Deactivation mechanisms of MnOx-CeO2/Ti-bearing blast furnace slag low-temperature SCR catalyst by PbO and PbCl2

Abstract

Pb poisoning of MnOx-CeO2/Ti-bearing blast furnace slag SCR catalyst (MC) at low temperature is a tough challenge for NOx emission control in sintering plants. In this work, the poisoning behaviors of PbO and PbCl2 on MC catalyst were explored, and their deactivation mechanisms were also clarified. Results indicated that PbCl2 presented more severe poisonousness than PbO. The addition of PbO obstructed favorable electron conversions between Mn and Ce atoms, consuming more oxygen vacancies and active oxygen species, consequently hindering the redox cycle.

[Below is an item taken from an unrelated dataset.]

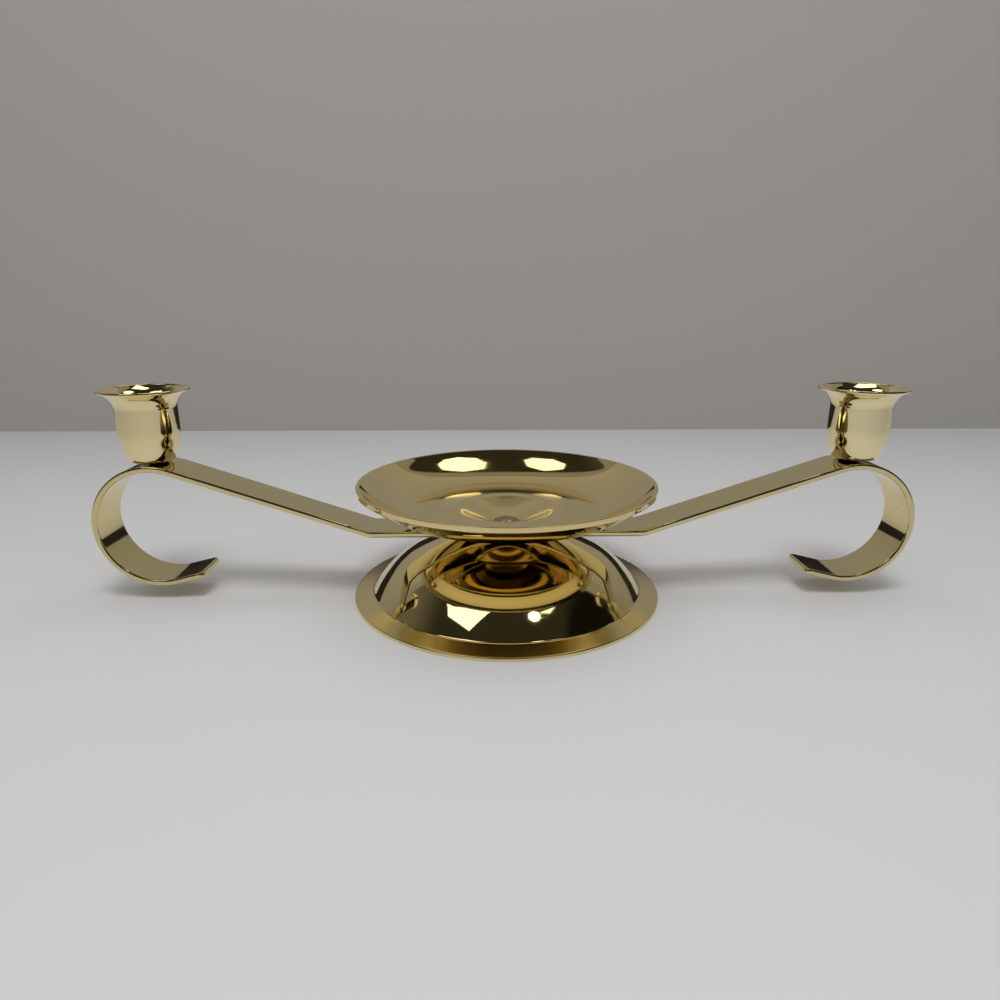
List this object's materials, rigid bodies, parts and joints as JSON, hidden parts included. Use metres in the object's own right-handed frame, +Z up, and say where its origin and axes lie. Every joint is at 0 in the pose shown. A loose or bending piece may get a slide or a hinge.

Apart from Pb poisoning effect, newly generated HCl over PbCl2-doped catalyst could preferentially adsorb on CeO2 to form inactive Cl− bonds and NH4Cl deposition, further limiting the conversion of Ce4+ to Ce3+ and reducing surface acid sites. Therefore, MC catalyst was deactivated more severely by the double poisoning cycles (Pb + HCl). This work paves a way for the development of high-performance Pb-tolerant low-temperature SCR catalyst, as well as Pb-deactivated catalyst regeneration technology.